Ironically, the trigger for this censorship scheme is the inclusion of governmentally mandated warnings in the ads themselves. The government simply cannot force companies to serve as a megaphone for their messages and then punish them for it by drastically restricting their speech. The U.S. Supreme Court has made crystal clear that even where the subject of ads could be claimed to be “embarrassing” or “offensive” to some segment of the audience that fact does not authorize government bans or restrictions.
The Court, for example, in Carey v. Population Services noted that, “At least where obscenity is not involved, we have consistently held that the fact that protected speech may be offensive to some does not justify its suppression.” The Court also emphasized in Butler v. Michigan and Lorillard Tobacco Co. v. Reilly that where legal products are being sold to adults, the fact that some children will see the ads does not allow the government “to lower discourse in society to the level of the sandbox.”
The effort to substantially suppress the running of these ads completely overlooks their important health benefits. In a study of over one million men who went to their doctors to discuss ED problems due to viewing ads discussing ED, over 140,000 of them were found to be suffering from serious and unsuspected health conditions like severe high blood pressure. High blood pressure is rightly known as the “silent killer” and this early detection may have saved many lives or avoided other highly significant adverse health consequences. An additional thirty-three thousand men in this group were found to have diabetes, which if not effectively treated can create an increased risk of blindness, kidney failure, stroke or heart attacks.

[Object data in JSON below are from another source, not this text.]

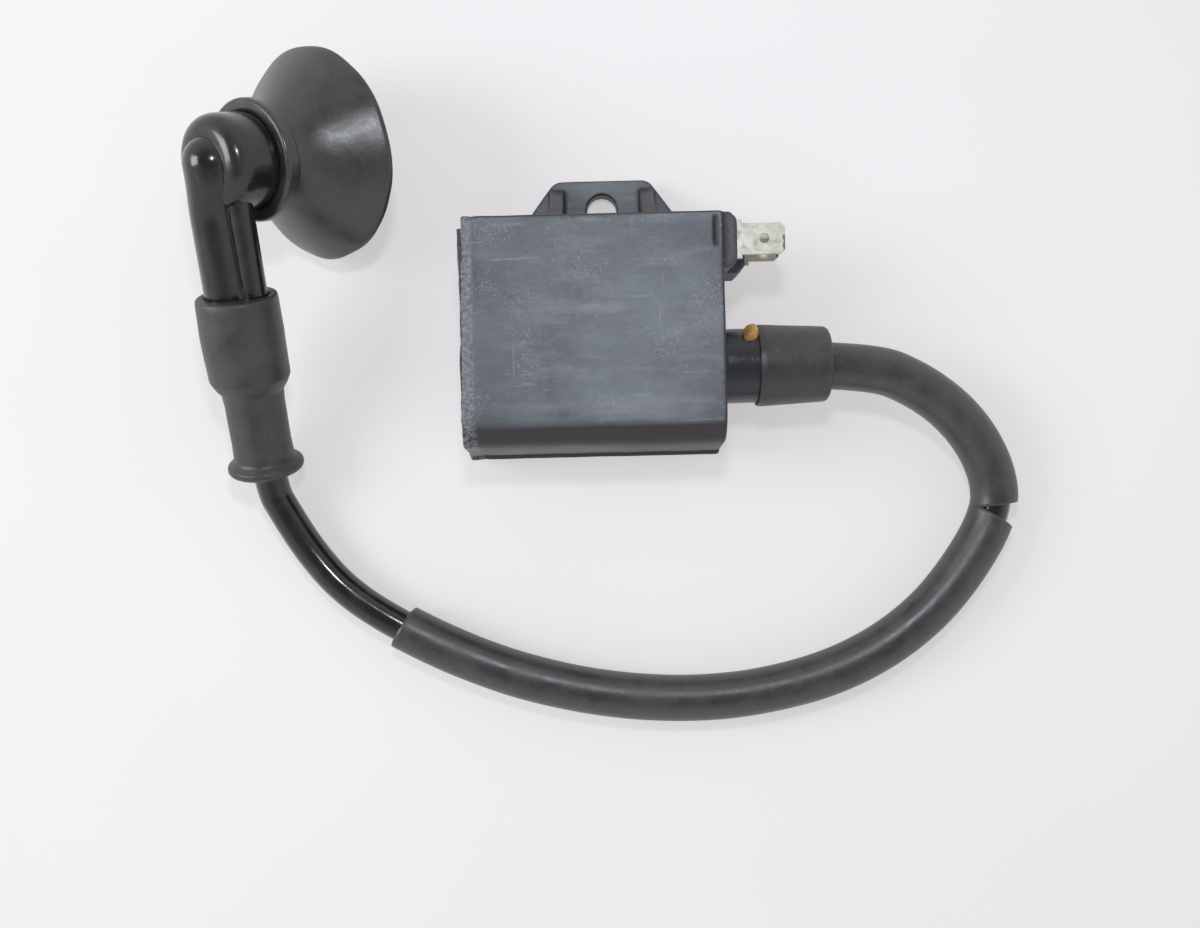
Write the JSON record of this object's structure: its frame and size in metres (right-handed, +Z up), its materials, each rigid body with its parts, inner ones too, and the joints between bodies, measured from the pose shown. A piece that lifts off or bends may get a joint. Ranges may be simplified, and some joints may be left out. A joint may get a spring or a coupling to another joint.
{
  "type": "ignition coil",
  "caption": "Potted ignition coil with a mounting lug, two blade terminals and a sleeved high-tension lead that ends in an elbow spark plug cap with a flared rubber shroud.",
  "frame": {"origin": "on the axis of the mounting lug's bolt hole, on the seating face", "axes": "+Z up out of the seating face along the bolt hole, +Y from the case out through the lug, +X towards the terminals and the lead tower"},
  "size_m": [0.1711, 0.1435, 0.0397],
  "materials": {
    "case": "moulded, bloomed and scuffed",
    "resin": "poured epoxy, uneven",
    "steel_core": "stamped silicon steel",
    "bobbin": "natural nylon",
    "copper_winding": "enamelled copper",
    "brass_part": "turned brass",
    "tinned_blade": "tin plated, dull and marked",
    "boot_rubber": "matte moulded rubber",
    "glue": "clear amber glue",
    "lead_jacket": "glossy black jacket",
    "sleeve_rubber": "satin black sleeving",
    "cap_phenolic": "polished black phenolic",
    "resistor_body": "ceramic",
    "spring_steel": "spring wire",
    "shroud_rubber": "satin moulded rubber"
  },
  "bodies": {
    "coil": {"coil_case": "case", "potting_resin": "resin", "core_laminations": "steel_core", "primary_bobbin": "bobbin", "primary_winding": "copper_winding", "secondary_bobbin": "bobbin", "secondary_winding": "copper_winding", "tower_contact_pin": "brass_part", "upper_terminal": "tinned_blade", "lower_terminal": "tinned_blade", "primary_wires": "copper_winding", "secondary_wire": "copper_winding", "tower_boot": "boot_rubber", "glue_bead": "glue", "lead_insulation": "lead_jacket", "lead_conductor": "copper_winding", "upper_sleeve": "sleeve_rubber", "lower_sleeve": "sleeve_rubber"},
    "plug_cap": {"cap_body": "cap_phenolic", "lead_post": "brass_part", "suppression_resistor": "resistor_body", "contact_spring": "spring_steel", "plug_cup": "brass_part", "plug_clip": "spring_steel", "lead_seal": "boot_rubber"},
    "shroud": {"shroud": "shroud_rubber"}
  },
  "joints": [
    {"name": "cap_turn", "type": "hinge", "parent": "coil", "child": "plug_cap", "pos_m": [-0.07371, -0.04171, 0.01382], "axis": [0.0207, -0.9133, -0.4067], "range_deg": [-90, 90]},
    {"name": "shroud_turn", "type": "hinge", "parent": "plug_cap", "child": "shroud", "pos_m": [-0.06786, 0.00709, 0.02485], "axis": [0.5743, 0.2605, -0.776], "continuous": true}
  ]
}
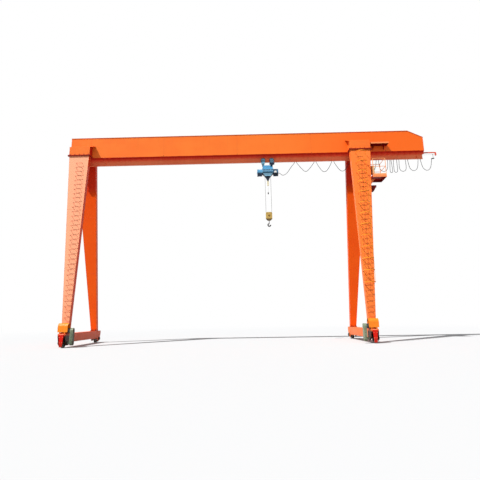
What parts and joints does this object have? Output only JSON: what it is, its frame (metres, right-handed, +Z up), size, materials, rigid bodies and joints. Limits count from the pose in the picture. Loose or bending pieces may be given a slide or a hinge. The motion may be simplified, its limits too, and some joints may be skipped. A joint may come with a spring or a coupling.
{
  "type": "gantry crane",
  "caption": "Single box-girder gantry crane on two A-shaped leg pairs and rail wheels, with a travelling rope hoist, a hook block and one cantilever end.",
  "frame": {"origin": "on the floor plane of the wheel flanges, in the middle of the crane's length and width", "axes": "+X along the girder towards the cantilever, +Y along the rails towards the far legs, +Z up"},
  "size_m": [25.62, 6.32, 14.03],
  "materials": {
    "orange_paint": "satin",
    "leg_paint": "satin",
    "rail_paint": "satin",
    "wheel_steel": "worn",
    "bright_steel": "worn",
    "dark_steel": "satin",
    "red_paint": "satin",
    "hood_paint": "satin",
    "green_grey_paint": "satin",
    "hoist_blue": "gloss",
    "deep_blue": "gloss",
    "block_yellow": "satin",
    "box_cream": "satin",
    "cable_black": "matt",
    "wire_rope": "worn"
  },
  "bodies": {
    "frame": {"top_plate": "orange_paint", "girder_webs": "orange_paint", "end_plates": "orange_paint", "taper_plates": "rail_paint", "track_beam": "rail_paint", "saddle_brackets": "orange_paint", "near_legs": "leg_paint", "far_legs": "orange_paint", "leg_flanges": "leg_paint", "ground_beams": "leg_paint", "axle_housings": "dark_steel", "end_guards": "red_paint", "travel_gearboxes": "green_grey_paint", "travel_motors": "dark_steel", "motor_hoods": "hood_paint", "leg_rungs": "leg_paint", "ladder_cage": "leg_paint", "platform": "leg_paint", "platform_railing": "leg_paint", "electric_box": "box_cream", "signal_box": "rail_paint", "festoon_arm": "rail_paint", "festoon_wire": "wire_rope", "festoon_carriers": "bright_steel", "festoon_cable": "cable_black"},
    "wheel_near_left": {"wheel_near_left": "wheel_steel"},
    "wheel_near_right": {"wheel_near_right": "wheel_steel"},
    "wheel_far_left": {"wheel_far_left": "wheel_steel"},
    "wheel_far_right": {"wheel_far_right": "wheel_steel"},
    "hoist": {"trolley_plates": "hoist_blue", "trolley_motor": "dark_steel", "drum_housing": "hoist_blue", "gear_casing": "deep_blue", "hoist_motor": "hoist_blue", "rope_guide": "dark_steel", "guide_block": "block_yellow", "limit_weight": "dark_steel", "hoist_ropes": "wire_rope"},
    "trolley_wheel_nl": {"trolley_wheel_nl": "wheel_steel"},
    "trolley_wheel_nr": {"trolley_wheel_nr": "wheel_steel"},
    "trolley_wheel_fl": {"trolley_wheel_fl": "wheel_steel"},
    "trolley_wheel_fr": {"trolley_wheel_fr": "wheel_steel"},
    "hook_block": {"block_cheeks": "block_yellow"},
    "sheave": {"block_sheave": "bright_steel"},
    "hook": {"hook": "dark_steel"}
  },
  "joints": [
    {"name": "wheel_near_left_turn", "type": "hinge", "parent": "frame", "child": "wheel_near_left", "pos_m": [-11.39, -2.8, 0.275], "axis": [1, 0, 0], "continuous": true},
    {"name": "wheel_far_left_turn", "type": "hinge", "parent": "frame", "child": "wheel_far_left", "pos_m": [-11.39, 2.8, 0.275], "axis": [1, 0, 0], "continuous": true},
    {"name": "wheel_near_right_turn", "type": "hinge", "parent": "frame", "child": "wheel_near_right", "pos_m": [6.61, -2.8, 0.275], "axis": [1, 0, 0], "continuous": true},
    {"name": "wheel_far_right_turn", "type": "hinge", "parent": "frame", "child": "wheel_far_right", "pos_m": [6.61, 2.8, 0.275], "axis": [1, 0, 0], "continuous": true},
    {"name": "hoist_travel", "type": "slide", "parent": "frame", "child": "hoist", "axis": [1, 0, 0], "range_m": [-10.85, 9.86], "deforming": ["festoon_cable"]},
    {"name": "trolley_wheel_nl_turn", "type": "hinge", "parent": "hoist", "child": "trolley_wheel_nl", "pos_m": [0.64, -0.055, 12.1383], "axis": [0, 1, 0], "continuous": true},
    {"name": "trolley_wheel_nr_turn", "type": "hinge", "parent": "hoist", "child": "trolley_wheel_nr", "pos_m": [1.24, -0.055, 12.1383], "axis": [0, 1, 0], "continuous": true},
    {"name": "trolley_wheel_fl_turn", "type": "hinge", "parent": "hoist", "child": "trolley_wheel_fl", "pos_m": [0.64, 0.055, 12.1383], "axis": [0, 1, 0], "continuous": true},
    {"name": "trolley_wheel_fr_turn", "type": "hinge", "parent": "hoist", "child": "trolley_wheel_fr", "pos_m": [1.24, 0.055, 12.1383], "axis": [0, 1, 0], "continuous": true},
    {"name": "hook_lift", "type": "slide", "parent": "hoist", "child": "hook_block", "axis": [0, 0, 1], "range_m": [-7.3, 1.25], "deforming": ["hoist_ropes"]},
    {"name": "sheave_turn", "type": "hinge", "parent": "hook_block", "child": "sheave", "pos_m": [0.94, 0, 8.26], "axis": [0, 1, 0], "continuous": true},
    {"name": "hook_turn", "type": "hinge", "parent": "hook_block", "child": "hook", "pos_m": [0.94, 0, 7.6], "axis": [0, 0, 1], "continuous": true}
  ]
}
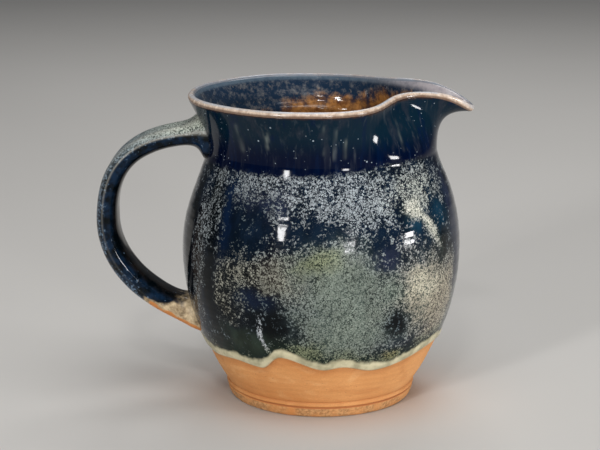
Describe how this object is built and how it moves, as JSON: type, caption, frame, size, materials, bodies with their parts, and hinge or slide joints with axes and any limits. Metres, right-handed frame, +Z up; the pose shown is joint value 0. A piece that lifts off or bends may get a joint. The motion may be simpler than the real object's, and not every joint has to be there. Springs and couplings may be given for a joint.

The prescription drug industry through the Pharmaceutical Research and Manufacturers Association (PhRMA) has developed Guiding Principles on direct to consumer advertising, which states that these companies will target these types of ads to an overwhelmingly adult audience. For all of these reasons, the Congress should oppose these efforts to suppress and restrict ED ads. Instead of tobogganing down this slippery slope of speech censorship, the Congress should categorically reject the increasing efforts to censor an ever growing number of categories of advertising as “indecent.”